Two key factions deal blow to Habibie

PDI-P and PKB, and two smaller factions in the MPR, reject the President’s accountability speech, reducing his chances at another term.

PRESIDENT B.J. Habibie’s chances at another term in office appeared to dim yesterday with two key factions in the national assembly (MPR) rejecting outright his accountability speech and others expressing reservations about his rule.

Against the backdrop of street demonstrations calling for the MPR to reject him, a potentially decisive blow to the incumbent’s plan to remain in office was delivered during the two-day plenary MPR session where representatives from 11 factions signalled tentatively where they stood ahead of the presidential vote on Wednesday.

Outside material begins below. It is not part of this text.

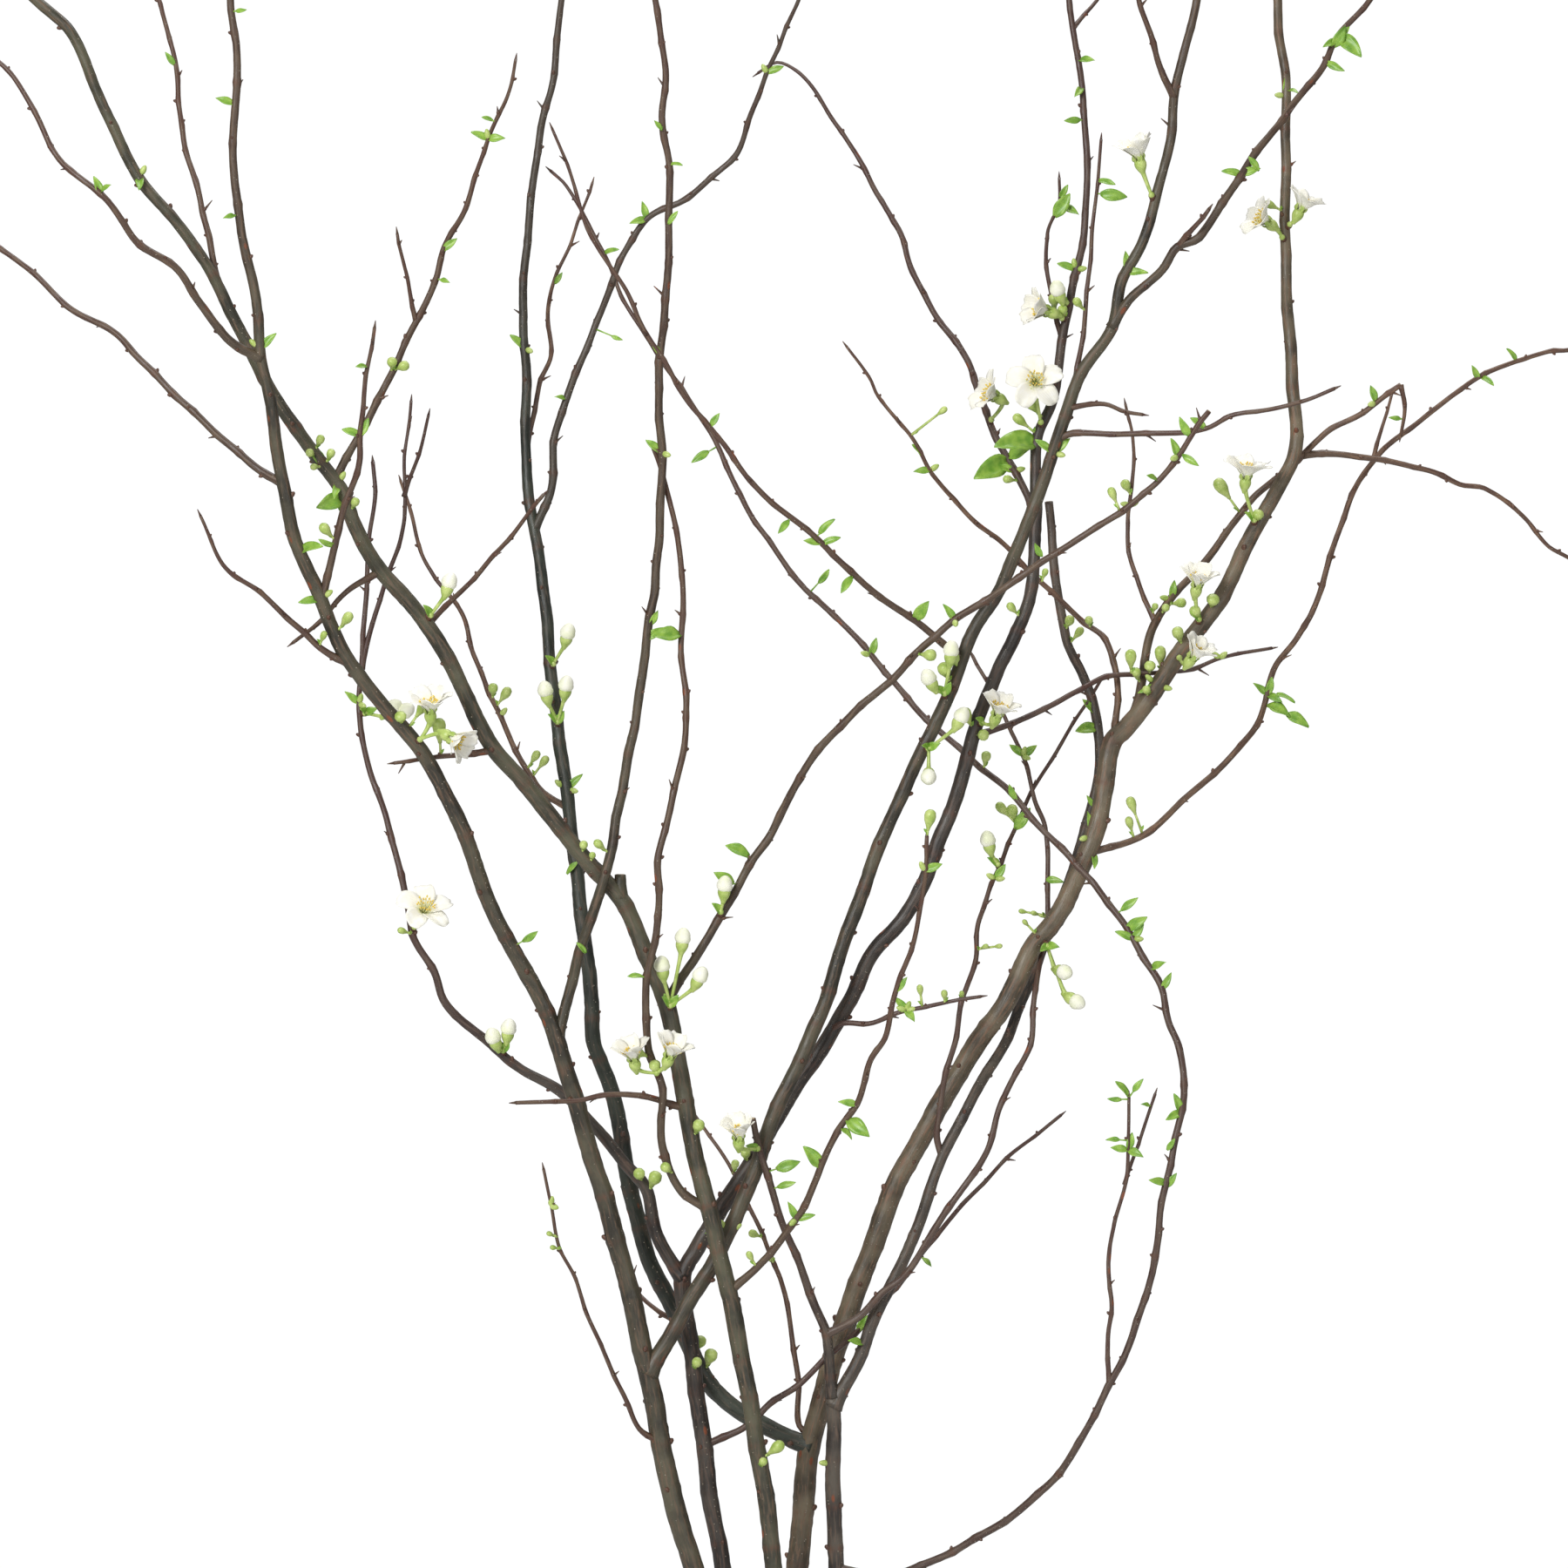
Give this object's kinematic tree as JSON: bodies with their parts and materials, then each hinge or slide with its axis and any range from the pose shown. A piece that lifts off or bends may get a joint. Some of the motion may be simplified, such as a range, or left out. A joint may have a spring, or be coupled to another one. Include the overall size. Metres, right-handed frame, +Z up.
{
  "type": "flowering quince branches in a vase",
  "caption": "Tall cut branches of flowering quince with ivory blooms, closed buds and young leaves, standing in a plain cylindrical glass vase with water.",
  "frame": {"origin": "centre of the vase's flat underside", "axes": "+Z up along the vase, -Y towards the viewer of the picture, +X to the picture's right"},
  "size_m": [0.9617, 0.2869, 1.3882],
  "materials": {
    "bark": "dark red-brown bark with pale pores",
    "bark_grey": "grey-brown bark with pale lenticels and rings",
    "bark_olive": "olive-brown bark",
    "green": "fresh green plant tissue",
    "petal": "soft ivory petals, slightly translucent",
    "bud": "closed cream buds on green stalks",
    "stamen": "yellow stamens",
    "glass": "clear glass, plain",
    "water": "clear water"
  },
  "bodies": {
    "root": {"branch_1_wood": "bark", "branch_2_wood": "bark", "branch_3_wood": "bark", "branch_4_wood": "bark_grey", "branch_5_wood": "bark_olive", "spray_01": "green", "spray_01_petals_1": "petal", "spray_01_stamens_1": "stamen", "spray_02": "green", "spray_02_petals_1": "petal", "spray_02_stamens_1": "stamen", "spray_03": "green", "spray_03_petals_1": "petal", "spray_04": "green", "spray_04_petals_1": "petal", "spray_05": "green", "spray_05_petals_1": "petal", "spray_05_stamens_1": "stamen", "spray_06": "green", "spray_06_petals_1": "petal", "spray_06_stamens_1": "stamen", "spray_07": "green", "spray_07_petals_1": "petal", "spray_07_stamens_1": "stamen", "spray_08": "green", "spray_08_petals_1": "petal", "spray_09": "green", "spray_09_petals_1": "petal", "spray_10": "green", "spray_10_petals_1": "petal", "spray_11": "green", "spray_11_petals_1": "petal", "spray_11_petals_2": "petal", "spray_12": "green", "spray_12_petals_1": "petal", "spray_12_stamens_1": "stamen", "spray_13": "green", "spray_13_petals_1": "petal", "spray_13_petals_2": "petal", "spray_14": "green", "spray_14_petals_1": "petal", "spray_15": "bud", "spray_16": "bud", "spray_17": "bud", "spray_18": "bud", "spray_19": "bud", "spray_20": "bud", "spray_21": "bud", "spray_22": "bud", "spray_23": "bud", "spray_24": "bud", "spray_25": "bud", "spray_26": "bud", "vase": "glass", "water": "water"}
  },
  "joints": []
}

Four factions – the Indonesian Democratic Party- Perjuangan (PDI-P), Nation Awakening Party (PKB), Justice and Unity Party, and the Love the Nation Democratic Party-criticised the President for skirting controversial issues and raised doubts about his accomplishments during his 17 months in office.

The harshest criticism came from the two factions with their own presidential candidates and among the biggest blocs in the 700-member assembly – the PDI-P and PKB.

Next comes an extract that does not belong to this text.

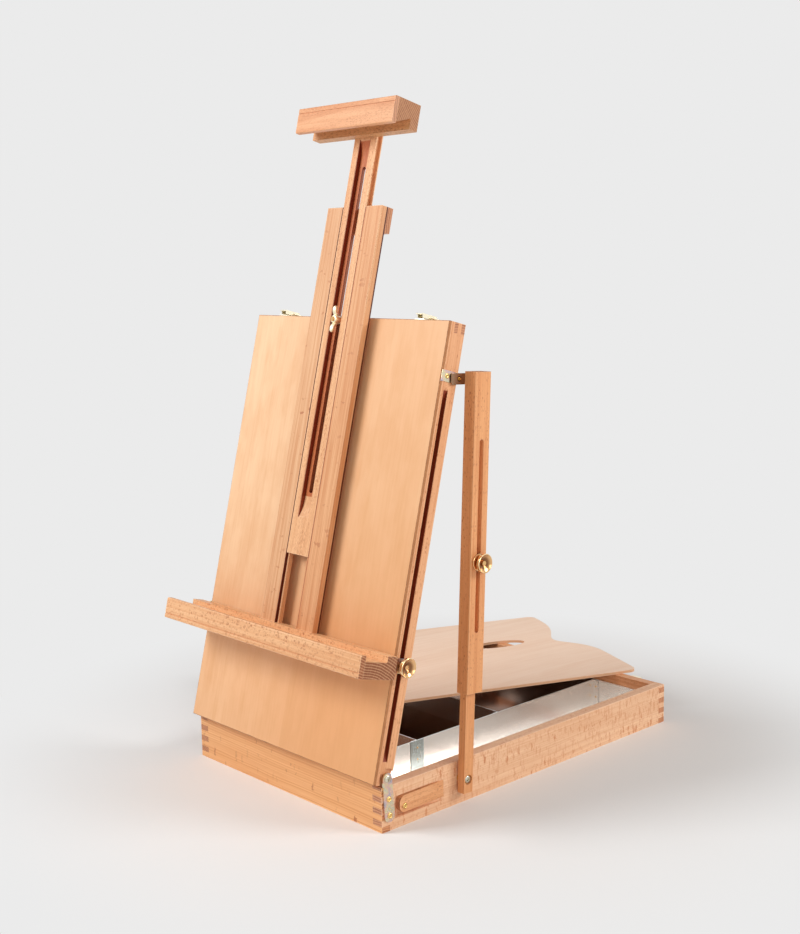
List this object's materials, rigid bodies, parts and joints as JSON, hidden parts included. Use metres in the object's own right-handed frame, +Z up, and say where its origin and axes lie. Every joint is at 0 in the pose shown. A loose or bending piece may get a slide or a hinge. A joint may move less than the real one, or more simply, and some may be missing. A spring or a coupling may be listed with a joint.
{
  "type": "pochade box",
  "caption": "Beech table sketch-box easel, open: shallow finger-jointed box, tilting lid panel with canvas ledge and sliding mast, side strut, metal liner, loose palette.",
  "frame": {"origin": "middle of the box's underside, on the table", "axes": "+Z up, +Y from the hinged front end towards the far end, +X across the box towards the strut"},
  "size_m": [0.6031, 0.734, 0.8677],
  "materials": {
    "beech": "satin oiled",
    "plywood": "satin lacquer",
    "palette_ply": "satin",
    "brass": "polished",
    "yellow_zinc": "yellow passivated",
    "tinplate": "bright",
    "nickel": "nickel plated",
    "leather": "smooth"
  },
  "bodies": {
    "root": {"wall_left": "beech", "wall_right": "beech", "wall_front": "beech", "wall_far": "beech", "bottom_panel": "plywood", "hinge_plate_left": "yellow_zinc", "hinge_plate_right": "yellow_zinc", "side_bar": "beech", "wall_rivets": "brass", "strut_foot_screw": "yellow_zinc", "strut_foot_washers": "yellow_zinc", "liner": "tinplate", "divider_long": "tinplate", "divider_far": "tinplate", "divider_near": "tinplate", "divider_strap": "tinplate", "divider_rivets": "tinplate", "latch_keepers": "nickel", "handle_brackets": "nickel", "far_wall_screws": "nickel"},
    "lid": {"lid_side_left": "beech", "lid_side_right": "beech", "lid_end_hinge": "beech", "lid_end_top": "beech", "lid_panel": "plywood", "pivot_screws": "yellow_zinc", "pivot_spacers": "brass", "lid_link_plate": "yellow_zinc", "lid_link_rivets": "brass", "clamp_bolt": "nickel", "clamp_pad": "beech", "latch_bases": "nickel", "latch_screws": "nickel"},
    "lower_strut": {"strut_lower": "beech", "strut_bolt": "nickel"},
    "upper_strut": {"strut_upper": "beech", "strut_link_plate": "yellow_zinc", "strut_link_rivets": "brass"},
    "clamp_knob": {"strut_knob": "brass"},
    "carriage": {"ledge_bar": "beech", "ledge_strip": "beech", "ledge_bracket_left": "yellow_zinc", "ledge_bracket_right": "yellow_zinc", "bracket_screws": "nickel", "rail_left": "beech", "rail_right": "beech", "rail_bridge": "beech"},
    "left_screw": {"thumb_screw_left": "brass"},
    "right_screw": {"thumb_screw_right": "brass"},
    "canvas_mast": {"mast": "beech", "head_bar": "beech", "head_strip": "beech", "head_screws": "nickel"},
    "clamp_nut": {"wing_nut": "brass"},
    "left_lever": {"latch_lever_left": "nickel"},
    "right_lever": {"latch_lever_right": "nickel"},
    "left_bail": {"latch_bail_left": "nickel"},
    "right_bail": {"latch_bail_right": "nickel"},
    "palette_board": {"palette": "palette_ply"},
    "carry_handle": {"handle_grip": "leather"}
  },
  "joints": [
    {"name": "lid_fold", "type": "hinge", "parent": "root", "child": "lid", "pos_m": [0, -0.2685, 0.0662], "axis": [1, 0, 0], "range_deg": [-73.9, 8]},
    {"name": "strut_swing", "type": "hinge", "parent": "root", "child": "lower_strut", "pos_m": [0.1886, -0.145, 0.034], "axis": [1, 0, 0], "range_deg": [-84.85, 9.63]},
    {"name": "strut_slide", "type": "slide", "parent": "lower_strut", "child": "upper_strut", "axis": [0, 0.0512, 0.9987], "range_m": [-0.138, 0.0158]},
    {"name": "strut_knob_turn", "type": "hinge", "parent": "lower_strut", "child": "clamp_knob", "pos_m": [0.1886, -0.13095, 0.30814], "axis": [1, 0, 0], "continuous": true},
    {"name": "carriage_slide", "type": "slide", "parent": "lid", "child": "carriage", "axis": [0, 0.2436, 0.9699], "range_m": [-0.106, 0.099]},
    {"name": "left_screw_turn", "type": "hinge", "parent": "carriage", "child": "left_screw", "pos_m": [-0.1876, -0.24252, 0.19835], "axis": [-1, 0, 0], "continuous": true},
    {"name": "right_screw_turn", "type": "hinge", "parent": "carriage", "child": "right_screw", "pos_m": [0.1876, -0.24252, 0.19835], "axis": [1, 0, 0], "continuous": true},
    {"name": "mast_slide", "type": "slide", "parent": "carriage", "child": "canvas_mast", "axis": [0, 0.2436, 0.9699], "range_m": [-0.088, 0.119]},
    {"name": "wing_nut_turn", "type": "hinge", "parent": "lid", "child": "clamp_nut", "pos_m": [0, -0.17007, 0.59763], "axis": [0, -0.9699, 0.2436], "continuous": true},
    {"name": "left_lever_lift", "type": "hinge", "parent": "lid", "child": "left_lever", "pos_m": [-0.133, -0.13201, 0.59931], "axis": [-1, 0, 0], "range_deg": [0, 85]},
    {"name": "right_lever_lift", "type": "hinge", "parent": "lid", "child": "right_lever", "pos_m": [0.133, -0.13201, 0.59931], "axis": [-1, 0, 0], "range_deg": [0, 85]},
    {"name": "left_bail_swing", "type": "hinge", "parent": "left_lever", "child": "left_bail", "pos_m": [-0.133, -0.14026, 0.60138], "axis": [-1, 0, 0], "range_deg": [-86, 1]},
    {"name": "right_bail_swing", "type": "hinge", "parent": "right_lever", "child": "right_bail", "pos_m": [0.133, -0.14026, 0.60138], "axis": [-1, 0, 0], "range_deg": [-86, 1]},
    {"name": "palette_lift", "type": "slide", "parent": "root", "child": "palette_board", "axis": [0, 0, 1], "range_m": [0, 0.06]},
    {"name": "handle_swing", "type": "hinge", "parent": "root", "child": "carry_handle", "pos_m": [0, 0.284, 0.04], "axis": [1, 0, 0], "range_deg": [0, 85]}
  ],
  "couplings": [
    {"joint": "strut_swing", "follows": "lid_fold", "ratio": 1.1414},
    {"joint": "strut_slide", "follows": "lid_fold", "m_per_rad": 0.1062},
    {"joint": "left_bail_swing", "follows": "left_lever_lift", "ratio": -1},
    {"joint": "right_bail_swing", "follows": "right_lever_lift", "ratio": -1}
  ]
}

PKB spokesman Muhaimin Iskandar, for example, said there was little economic achievement during Dr Habibie’s 512 days as president because of the absence of local and foreign confidence in the economy.

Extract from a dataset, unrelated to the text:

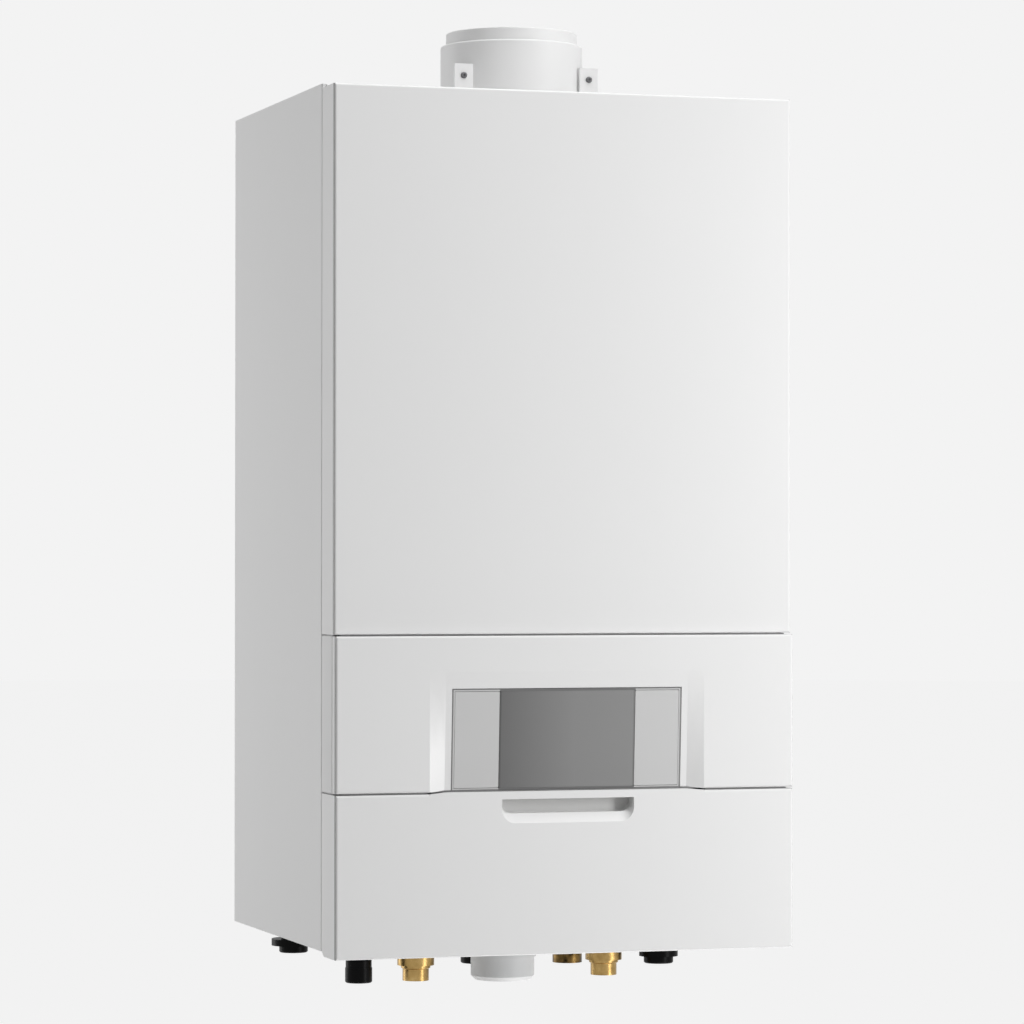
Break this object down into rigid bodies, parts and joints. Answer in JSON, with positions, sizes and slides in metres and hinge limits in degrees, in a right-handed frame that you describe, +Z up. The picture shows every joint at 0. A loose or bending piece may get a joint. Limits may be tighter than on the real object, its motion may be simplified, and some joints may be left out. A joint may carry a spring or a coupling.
{
  "type": "wall-hung boiler",
  "caption": "Wall-hung condensing combi boiler: plain casing, control fascia with recessed display, drop-down flap, concentric flue adapter on top and pipe tails below.",
  "frame": {"origin": "on the wall plane, at the middle of the casing's lower edge", "axes": "+X to the right seen from the front, +Y into the wall, +Z up"},
  "size_m": [0.44, 0.384, 0.904],
  "materials": {
    "front_enamel": "satin white powder coat",
    "side_enamel": "satin white powder coat",
    "white_plastic": "satin white moulding",
    "grey_plastic": "satin light grey moulding",
    "black_plastic": "black moulding",
    "display_glass": "dark tinted window",
    "clear_plastic": "clear lens",
    "galvanised": "galvanised sheet",
    "spring_steel": "zinc plated steel",
    "black_steel": "black zinc",
    "magnet_steel": "nickel plated",
    "circuit_green": "lacquered board",
    "foam": "closed-cell foam",
    "rubber": "matt rubber",
    "brass": "turned brass",
    "copper": "drawn copper tube",
    "stainless": "stainless steel",
    "cast_aluminium": "sand-cast aluminium",
    "red_enamel": "red enamel"
  },
  "bodies": {
    "casing": {"left_side_panel": "side_enamel", "right_side_panel": "side_enamel", "top_panel": "side_enamel", "back_panel": "galvanised", "wall_bracket": "galvanised", "bottom_plate": "galvanised", "cross_rail": "galvanised", "cover_clips": "spring_steel", "cover_gasket": "foam", "fascia": "front_enamel", "control_chassis": "white_plastic", "chassis_rear_cover": "grey_plastic", "circuit_board": "circuit_green", "display_frame": "grey_plastic", "display_window": "display_glass", "display_board": "circuit_green", "hinge_brackets": "galvanised", "hinge_pins": "spring_steel", "catch_magnets": "magnet_steel", "service_panel": "galvanised", "pressure_gauge": "black_plastic", "gauge_lens": "clear_plastic", "switch_body": "black_plastic", "flue_adapter": "white_plastic", "air_pipe_stub": "white_plastic", "adapter_screws": "black_steel", "hx_shelf": "galvanised", "heat_exchanger": "cast_aluminium", "exhaust_duct": "stainless", "burner_door": "cast_aluminium", "burner": "stainless", "fan_housing": "cast_aluminium", "fan_motor": "black_plastic", "gas_air_mixer": "black_plastic", "gas_valve": "cast_aluminium", "gas_pipe": "copper", "expansion_vessel": "red_enamel", "hoses": "rubber", "pump_body": "brass", "pump_motor": "black_plastic", "plate_heat_exchanger": "stainless", "diverter_valve": "brass", "heating_pipes": "copper", "water_pipes": "copper", "filling_valve": "brass", "safety_valve": "brass", "trap_body": "black_plastic", "trap_cup": "white_plastic", "pipe_tails": "brass", "tail_caps": "black_plastic", "lock_nuts": "brass", "drain_spouts": "black_plastic"},
    "cover": {"front_cover": "front_enamel"},
    "flap": {"lower_flap": "front_enamel"},
    "left_key": {"left_pad": "grey_plastic"},
    "right_key": {"right_pad": "grey_plastic"},
    "pointer": {"gauge_pointer": "black_steel"},
    "rocker": {"switch_rocker": "black_plastic"},
    "impeller": {"fan_impeller": "stainless"},
    "knob": {"filling_knob": "black_plastic"}
  },
  "joints": [
    {"name": "cover_off", "type": "slide", "parent": "casing", "child": "cover", "axis": [0, -1, 0], "range_m": [0, 0.06]},
    {"name": "flap_hinge", "type": "hinge", "parent": "casing", "child": "flap", "pos_m": [0, -0.345, 0.006], "axis": [1, 0, 0], "range_deg": [0, 95]},
    {"name": "left_key_press", "type": "slide", "parent": "casing", "child": "left_key", "axis": [0, 0.9985, 0.0551], "range_m": [0, 0.001], "stiffness_N_per_m": 2000, "springref_m": -0.0005},
    {"name": "right_key_press", "type": "slide", "parent": "casing", "child": "right_key", "axis": [0, 0.9985, 0.0551], "range_m": [0, 0.001], "stiffness_N_per_m": 2000, "springref_m": -0.0005},
    {"name": "pointer_turn", "type": "hinge", "parent": "casing", "child": "pointer", "pos_m": [-0.12, -0.3525, 0.107], "axis": [0, 1, 0], "range_deg": [0, 270]},
    {"name": "rocker_tip", "type": "hinge", "parent": "casing", "child": "rocker", "pos_m": [0.12, -0.3558, 0.107], "axis": [-1, 0, 0], "range_deg": [0, 14]},
    {"name": "impeller_spin", "type": "hinge", "parent": "casing", "child": "impeller", "pos_m": [-0.058, -0.334, 0.61], "axis": [0, 1, 0], "continuous": true},
    {"name": "knob_turn", "type": "hinge", "parent": "casing", "child": "knob", "pos_m": [0.094, -0.24, 0.058], "axis": [0, -1, 0], "range_deg": [0, 90]}
  ]
}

PDI-P’s Zulfan Lindan took the same tact and asked repeatedly whether the Habibie administration ever had an economic policy.

Representatives from seven other factions – in particular Golkar, the defence forces (TNI), United Development Party (PPP) and the Crescent Star Party (PBB)- remained vague in their conclusions. Most critical among this group was Golkar, which has hinted it could still ditch Dr Habibie as its presidential candidate if the MPR reaction was too damning.

Legislator Budi Santoso, speaking on behalf of Golkar, touched on several thorny issues that have hung over the President for the past year.

While praising the efforts to resuscitate the economy, Mr Budi noted there were glaring faults and pointed to unresolved cases of corruption, the cancelled probe into Mr Suharto and the Bank Bali loan scandal.

Golkar sources disclosed yesterday that they had in fact rejected the speech in substance. But as a senior legislator put it: “We cannot come out openly and reject it because it could split the party. The best option is to diplomatically take the middle ground for now.

Public hostility to the speech has also increased horse-trading behind the scenes between members in Golkar opposed to Dr Habibie and the PDI-P of Ms Megawati Soekarnoputri.

Sources said talks are scheduled today and will be attended by several intelligence officers, at the bidding of defence forces chief General Wiranto, to outline any power sharing arrangement in greater detail.

Habibie loyalists appeared unfazed by the negative reaction to the President’s speech to the MPR.

They are quietly confident he still has the numbers to beat his rivals even as he faced fresh controversy yesterday that some of the statistics he cited were outdated figures overlooked by his speech writers. Some factions have called for a public apology.

Dr Habibie will meet the MPR members in a plenary session today to respond to points that have been made. If there is still no consensus, they are likely to vote on the matter tomorrow.